══ Input ══
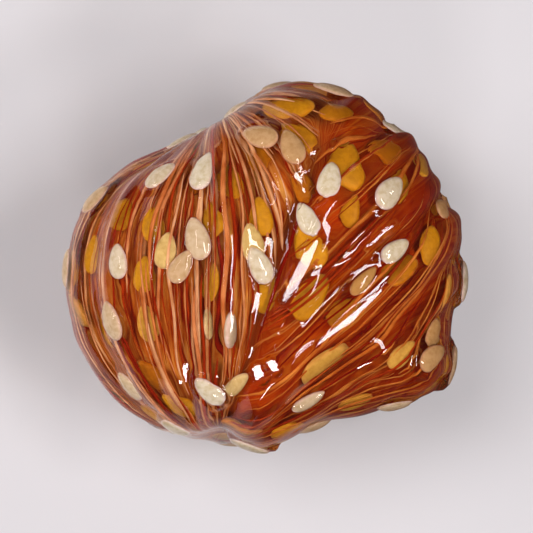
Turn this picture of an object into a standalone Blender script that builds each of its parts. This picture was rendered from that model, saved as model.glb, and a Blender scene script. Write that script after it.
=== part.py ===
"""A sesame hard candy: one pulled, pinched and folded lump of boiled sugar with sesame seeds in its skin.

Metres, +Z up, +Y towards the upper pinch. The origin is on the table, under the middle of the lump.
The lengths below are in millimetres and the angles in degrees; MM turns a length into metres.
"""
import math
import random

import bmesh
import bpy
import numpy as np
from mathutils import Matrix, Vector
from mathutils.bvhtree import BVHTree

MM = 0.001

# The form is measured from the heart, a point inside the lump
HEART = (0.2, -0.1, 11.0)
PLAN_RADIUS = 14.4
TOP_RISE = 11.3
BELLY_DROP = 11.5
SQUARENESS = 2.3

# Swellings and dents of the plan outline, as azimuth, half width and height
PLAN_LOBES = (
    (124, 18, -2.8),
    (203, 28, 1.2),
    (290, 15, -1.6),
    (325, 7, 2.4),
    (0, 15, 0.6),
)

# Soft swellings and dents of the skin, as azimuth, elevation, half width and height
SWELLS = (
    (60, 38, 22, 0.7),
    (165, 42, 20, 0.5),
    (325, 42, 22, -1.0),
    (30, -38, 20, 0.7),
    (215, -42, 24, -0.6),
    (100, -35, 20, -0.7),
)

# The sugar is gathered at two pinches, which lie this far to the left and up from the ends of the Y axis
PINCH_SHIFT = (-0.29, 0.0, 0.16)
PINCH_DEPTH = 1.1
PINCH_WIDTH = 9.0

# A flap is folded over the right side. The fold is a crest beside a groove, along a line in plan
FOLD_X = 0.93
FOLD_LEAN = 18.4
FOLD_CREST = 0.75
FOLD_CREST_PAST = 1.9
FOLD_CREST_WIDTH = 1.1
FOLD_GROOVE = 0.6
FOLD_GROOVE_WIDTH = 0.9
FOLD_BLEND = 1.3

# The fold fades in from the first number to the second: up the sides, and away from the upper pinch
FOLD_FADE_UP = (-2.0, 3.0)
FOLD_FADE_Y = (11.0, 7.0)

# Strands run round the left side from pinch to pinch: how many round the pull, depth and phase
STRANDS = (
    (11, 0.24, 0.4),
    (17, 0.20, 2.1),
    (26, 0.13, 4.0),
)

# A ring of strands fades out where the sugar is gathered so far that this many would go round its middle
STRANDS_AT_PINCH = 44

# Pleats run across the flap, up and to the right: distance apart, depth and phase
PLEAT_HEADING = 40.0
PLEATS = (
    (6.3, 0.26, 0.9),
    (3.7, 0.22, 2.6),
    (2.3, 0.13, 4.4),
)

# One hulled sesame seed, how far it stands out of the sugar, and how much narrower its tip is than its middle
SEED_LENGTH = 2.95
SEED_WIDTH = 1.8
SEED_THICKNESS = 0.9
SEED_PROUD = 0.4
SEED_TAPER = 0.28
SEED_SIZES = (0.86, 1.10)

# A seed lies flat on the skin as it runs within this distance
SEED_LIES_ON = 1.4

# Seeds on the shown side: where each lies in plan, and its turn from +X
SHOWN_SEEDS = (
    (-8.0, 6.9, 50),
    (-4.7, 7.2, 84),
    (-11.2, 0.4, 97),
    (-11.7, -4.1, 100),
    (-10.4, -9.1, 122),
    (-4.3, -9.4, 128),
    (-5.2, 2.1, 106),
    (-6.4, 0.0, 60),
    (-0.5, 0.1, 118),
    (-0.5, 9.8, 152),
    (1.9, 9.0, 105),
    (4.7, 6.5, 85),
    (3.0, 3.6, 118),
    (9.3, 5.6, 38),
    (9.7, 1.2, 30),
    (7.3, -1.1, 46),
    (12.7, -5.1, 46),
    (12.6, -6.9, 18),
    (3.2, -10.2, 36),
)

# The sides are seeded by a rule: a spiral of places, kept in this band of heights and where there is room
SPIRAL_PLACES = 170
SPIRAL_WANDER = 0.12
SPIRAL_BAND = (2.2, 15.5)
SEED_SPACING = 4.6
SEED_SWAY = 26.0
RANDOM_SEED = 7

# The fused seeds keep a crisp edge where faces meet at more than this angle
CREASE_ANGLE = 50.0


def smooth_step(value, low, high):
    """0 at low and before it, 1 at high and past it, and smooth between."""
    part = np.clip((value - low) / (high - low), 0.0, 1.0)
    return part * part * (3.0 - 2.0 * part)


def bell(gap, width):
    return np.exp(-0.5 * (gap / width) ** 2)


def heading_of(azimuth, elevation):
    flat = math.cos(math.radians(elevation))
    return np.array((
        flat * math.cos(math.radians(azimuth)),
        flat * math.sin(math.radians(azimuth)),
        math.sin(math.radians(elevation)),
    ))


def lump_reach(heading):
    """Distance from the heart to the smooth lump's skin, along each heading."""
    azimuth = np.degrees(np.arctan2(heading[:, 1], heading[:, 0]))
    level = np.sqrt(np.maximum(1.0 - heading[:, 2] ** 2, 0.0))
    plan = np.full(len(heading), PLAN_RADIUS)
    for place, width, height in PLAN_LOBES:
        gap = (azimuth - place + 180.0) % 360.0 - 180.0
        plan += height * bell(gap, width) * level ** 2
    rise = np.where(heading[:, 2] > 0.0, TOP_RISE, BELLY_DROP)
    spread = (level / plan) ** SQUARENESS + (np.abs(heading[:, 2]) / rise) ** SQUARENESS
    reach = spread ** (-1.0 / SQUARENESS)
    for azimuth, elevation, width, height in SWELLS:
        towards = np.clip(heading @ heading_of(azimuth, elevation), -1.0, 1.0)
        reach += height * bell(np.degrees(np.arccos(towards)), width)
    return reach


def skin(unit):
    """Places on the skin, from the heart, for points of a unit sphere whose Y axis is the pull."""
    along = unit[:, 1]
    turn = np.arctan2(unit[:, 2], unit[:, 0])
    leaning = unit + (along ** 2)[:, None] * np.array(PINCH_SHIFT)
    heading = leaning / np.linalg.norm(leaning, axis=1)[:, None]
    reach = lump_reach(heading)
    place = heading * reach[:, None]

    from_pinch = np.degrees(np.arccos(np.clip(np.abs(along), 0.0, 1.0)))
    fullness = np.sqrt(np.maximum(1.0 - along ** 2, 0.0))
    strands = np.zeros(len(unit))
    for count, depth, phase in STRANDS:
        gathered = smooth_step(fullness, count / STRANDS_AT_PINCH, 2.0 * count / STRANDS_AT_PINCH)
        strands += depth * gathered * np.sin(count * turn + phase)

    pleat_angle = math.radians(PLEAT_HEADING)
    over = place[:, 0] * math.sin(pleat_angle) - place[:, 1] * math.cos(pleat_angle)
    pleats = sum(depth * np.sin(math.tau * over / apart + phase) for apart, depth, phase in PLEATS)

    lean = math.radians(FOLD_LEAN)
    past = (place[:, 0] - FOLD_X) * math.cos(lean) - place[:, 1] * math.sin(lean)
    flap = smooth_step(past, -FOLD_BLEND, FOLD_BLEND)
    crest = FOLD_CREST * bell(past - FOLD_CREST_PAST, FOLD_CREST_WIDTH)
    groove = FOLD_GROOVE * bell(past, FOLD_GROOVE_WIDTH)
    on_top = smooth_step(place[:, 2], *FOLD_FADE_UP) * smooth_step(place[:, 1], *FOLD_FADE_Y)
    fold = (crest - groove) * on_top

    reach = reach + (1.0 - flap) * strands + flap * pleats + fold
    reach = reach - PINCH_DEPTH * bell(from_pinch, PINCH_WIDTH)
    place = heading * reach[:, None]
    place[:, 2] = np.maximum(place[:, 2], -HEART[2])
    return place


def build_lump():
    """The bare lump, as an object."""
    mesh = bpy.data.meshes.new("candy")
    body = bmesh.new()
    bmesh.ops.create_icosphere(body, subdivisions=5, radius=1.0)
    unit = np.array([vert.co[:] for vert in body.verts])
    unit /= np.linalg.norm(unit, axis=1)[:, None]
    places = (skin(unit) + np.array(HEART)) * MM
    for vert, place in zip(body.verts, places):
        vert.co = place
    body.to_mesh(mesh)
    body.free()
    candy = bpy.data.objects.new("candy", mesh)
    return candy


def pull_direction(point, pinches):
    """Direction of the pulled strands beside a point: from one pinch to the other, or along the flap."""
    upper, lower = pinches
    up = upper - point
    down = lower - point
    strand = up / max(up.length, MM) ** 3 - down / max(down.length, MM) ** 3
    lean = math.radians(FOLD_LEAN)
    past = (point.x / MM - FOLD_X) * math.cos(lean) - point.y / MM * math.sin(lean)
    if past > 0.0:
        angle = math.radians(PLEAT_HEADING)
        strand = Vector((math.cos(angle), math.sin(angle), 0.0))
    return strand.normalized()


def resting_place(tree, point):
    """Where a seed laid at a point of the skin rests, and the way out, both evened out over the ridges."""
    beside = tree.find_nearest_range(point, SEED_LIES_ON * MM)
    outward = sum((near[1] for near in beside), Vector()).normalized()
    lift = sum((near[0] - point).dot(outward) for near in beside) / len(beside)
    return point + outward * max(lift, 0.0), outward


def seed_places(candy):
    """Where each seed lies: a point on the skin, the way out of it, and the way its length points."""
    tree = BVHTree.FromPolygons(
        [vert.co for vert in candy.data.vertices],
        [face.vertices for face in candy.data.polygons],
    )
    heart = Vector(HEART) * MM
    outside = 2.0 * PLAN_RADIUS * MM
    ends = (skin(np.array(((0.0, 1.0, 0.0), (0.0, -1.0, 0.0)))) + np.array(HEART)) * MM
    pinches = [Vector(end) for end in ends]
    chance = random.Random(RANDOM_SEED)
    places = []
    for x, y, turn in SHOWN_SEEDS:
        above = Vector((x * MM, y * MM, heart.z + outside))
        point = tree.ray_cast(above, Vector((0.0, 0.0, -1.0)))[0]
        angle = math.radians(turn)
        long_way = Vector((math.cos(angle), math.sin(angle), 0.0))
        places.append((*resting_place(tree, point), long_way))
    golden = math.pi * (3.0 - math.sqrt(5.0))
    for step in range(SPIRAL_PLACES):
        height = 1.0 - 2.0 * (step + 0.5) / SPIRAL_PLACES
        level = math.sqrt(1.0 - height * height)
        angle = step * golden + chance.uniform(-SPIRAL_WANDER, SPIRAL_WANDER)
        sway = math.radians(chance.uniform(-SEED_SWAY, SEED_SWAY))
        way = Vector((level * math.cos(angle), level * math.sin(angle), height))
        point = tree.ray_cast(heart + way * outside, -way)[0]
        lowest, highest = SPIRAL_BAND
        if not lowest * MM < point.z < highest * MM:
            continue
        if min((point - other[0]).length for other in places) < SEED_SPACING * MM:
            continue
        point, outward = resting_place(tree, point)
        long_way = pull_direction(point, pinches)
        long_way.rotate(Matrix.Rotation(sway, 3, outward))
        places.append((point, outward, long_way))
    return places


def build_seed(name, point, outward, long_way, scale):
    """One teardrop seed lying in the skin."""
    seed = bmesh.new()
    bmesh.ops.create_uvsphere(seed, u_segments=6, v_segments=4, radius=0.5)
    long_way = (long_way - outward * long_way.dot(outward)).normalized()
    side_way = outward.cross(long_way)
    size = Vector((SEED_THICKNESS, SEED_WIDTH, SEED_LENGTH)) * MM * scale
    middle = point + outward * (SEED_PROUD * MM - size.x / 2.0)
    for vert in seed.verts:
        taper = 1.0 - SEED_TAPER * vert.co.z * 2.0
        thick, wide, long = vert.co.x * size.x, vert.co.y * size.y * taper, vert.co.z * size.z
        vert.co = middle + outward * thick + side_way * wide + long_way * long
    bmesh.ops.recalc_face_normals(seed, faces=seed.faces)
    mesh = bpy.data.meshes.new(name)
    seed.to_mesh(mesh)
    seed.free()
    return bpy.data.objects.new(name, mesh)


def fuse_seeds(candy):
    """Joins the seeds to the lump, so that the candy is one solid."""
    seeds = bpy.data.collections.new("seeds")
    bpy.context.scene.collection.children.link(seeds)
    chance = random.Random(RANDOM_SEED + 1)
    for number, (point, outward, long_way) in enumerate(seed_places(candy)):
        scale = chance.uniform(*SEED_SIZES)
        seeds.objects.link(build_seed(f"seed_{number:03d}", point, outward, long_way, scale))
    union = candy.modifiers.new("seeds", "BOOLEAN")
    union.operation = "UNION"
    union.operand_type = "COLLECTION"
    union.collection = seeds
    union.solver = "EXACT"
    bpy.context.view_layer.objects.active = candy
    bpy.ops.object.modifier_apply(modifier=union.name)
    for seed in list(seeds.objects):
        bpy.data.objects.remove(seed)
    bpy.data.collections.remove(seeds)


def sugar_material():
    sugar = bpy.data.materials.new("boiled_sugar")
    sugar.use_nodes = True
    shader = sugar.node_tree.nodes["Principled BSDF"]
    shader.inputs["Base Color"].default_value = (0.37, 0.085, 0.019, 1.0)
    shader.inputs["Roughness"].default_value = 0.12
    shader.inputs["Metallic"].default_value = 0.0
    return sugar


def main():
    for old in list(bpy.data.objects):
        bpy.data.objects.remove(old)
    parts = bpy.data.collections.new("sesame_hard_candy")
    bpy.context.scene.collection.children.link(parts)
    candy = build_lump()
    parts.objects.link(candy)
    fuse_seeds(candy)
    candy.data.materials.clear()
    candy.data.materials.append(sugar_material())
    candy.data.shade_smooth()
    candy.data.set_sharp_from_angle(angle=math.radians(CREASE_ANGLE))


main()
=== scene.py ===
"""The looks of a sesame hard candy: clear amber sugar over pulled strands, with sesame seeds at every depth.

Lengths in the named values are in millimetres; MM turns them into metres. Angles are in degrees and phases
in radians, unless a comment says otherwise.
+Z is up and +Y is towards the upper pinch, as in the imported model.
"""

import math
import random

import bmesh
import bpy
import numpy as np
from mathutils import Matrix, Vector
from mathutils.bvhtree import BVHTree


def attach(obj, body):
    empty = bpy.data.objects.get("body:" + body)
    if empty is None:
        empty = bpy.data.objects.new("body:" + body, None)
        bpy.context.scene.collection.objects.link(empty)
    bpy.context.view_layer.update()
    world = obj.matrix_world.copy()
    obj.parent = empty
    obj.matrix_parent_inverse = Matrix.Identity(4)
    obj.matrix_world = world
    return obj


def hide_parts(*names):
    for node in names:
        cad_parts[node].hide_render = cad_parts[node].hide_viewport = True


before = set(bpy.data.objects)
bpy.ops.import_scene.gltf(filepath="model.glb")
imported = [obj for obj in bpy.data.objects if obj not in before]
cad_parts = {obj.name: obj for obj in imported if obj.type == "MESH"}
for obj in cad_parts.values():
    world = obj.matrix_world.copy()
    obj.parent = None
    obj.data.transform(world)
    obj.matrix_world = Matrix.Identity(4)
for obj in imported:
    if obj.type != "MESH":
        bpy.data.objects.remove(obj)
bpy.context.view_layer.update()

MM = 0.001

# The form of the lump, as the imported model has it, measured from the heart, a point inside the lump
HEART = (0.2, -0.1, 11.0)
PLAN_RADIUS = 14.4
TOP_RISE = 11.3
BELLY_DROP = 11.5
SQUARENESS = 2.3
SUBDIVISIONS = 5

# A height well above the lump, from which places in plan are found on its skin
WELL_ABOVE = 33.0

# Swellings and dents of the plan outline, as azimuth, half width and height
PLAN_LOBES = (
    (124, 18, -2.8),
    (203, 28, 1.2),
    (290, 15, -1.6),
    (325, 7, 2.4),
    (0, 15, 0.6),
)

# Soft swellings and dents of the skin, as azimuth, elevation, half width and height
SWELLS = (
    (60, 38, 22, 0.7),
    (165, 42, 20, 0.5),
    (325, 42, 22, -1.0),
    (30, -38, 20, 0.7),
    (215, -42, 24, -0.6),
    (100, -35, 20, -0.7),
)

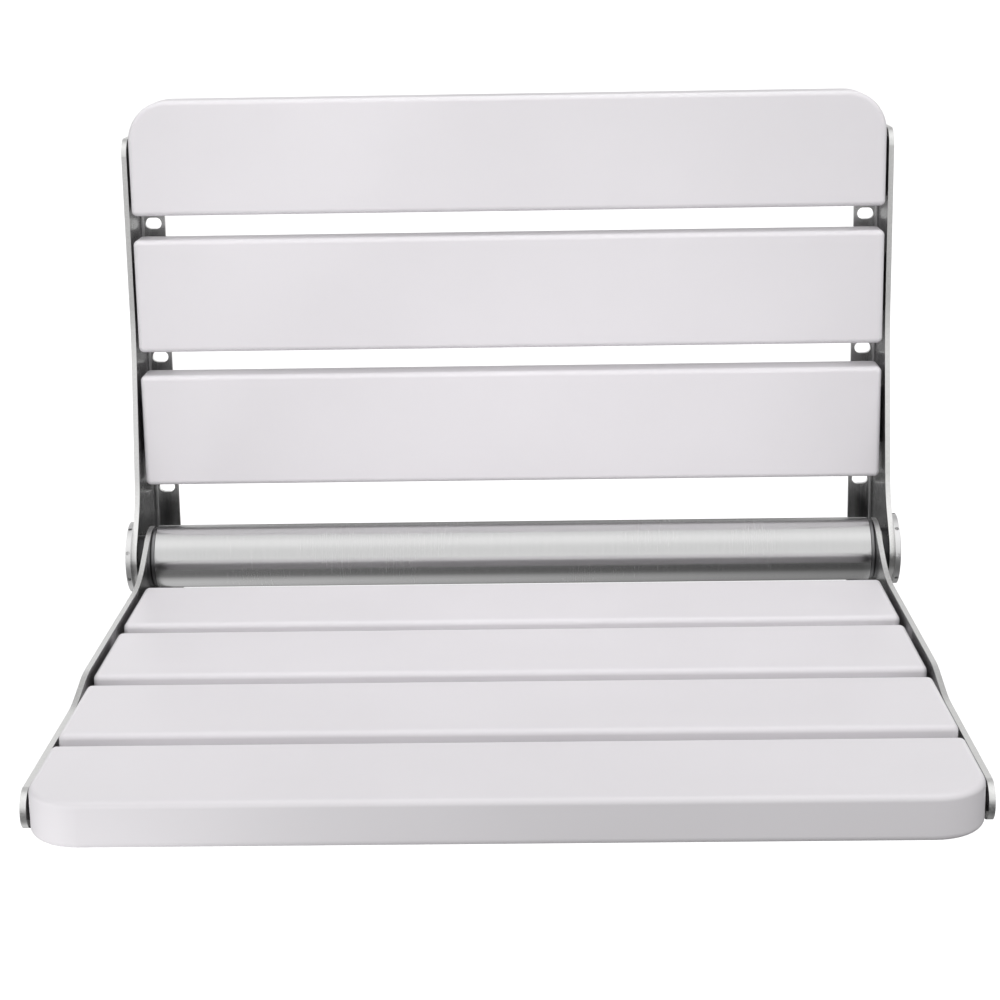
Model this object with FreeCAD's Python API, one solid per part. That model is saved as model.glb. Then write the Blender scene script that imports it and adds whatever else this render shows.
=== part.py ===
═══
> [Exercise directions]: Repeat exactly the lines running from the one with "bpy.context.scene.collection.children.link(parts)" through the one with "at every depth.", both included.

> [Answer below]:
    bpy.context.scene.collection.children.link(parts)
    candy = build_lump()
    parts.objects.link(candy)
    fuse_seeds(candy)
    candy.data.materials.clear()
    candy.data.materials.append(sugar_material())
    candy.data.shade_smooth()
    candy.data.set_sharp_from_angle(angle=math.radians(CREASE_ANGLE))


main()
=== scene.py ===
"""The looks of a sesame hard candy: clear amber sugar over pulled strands, with sesame seeds at every depth.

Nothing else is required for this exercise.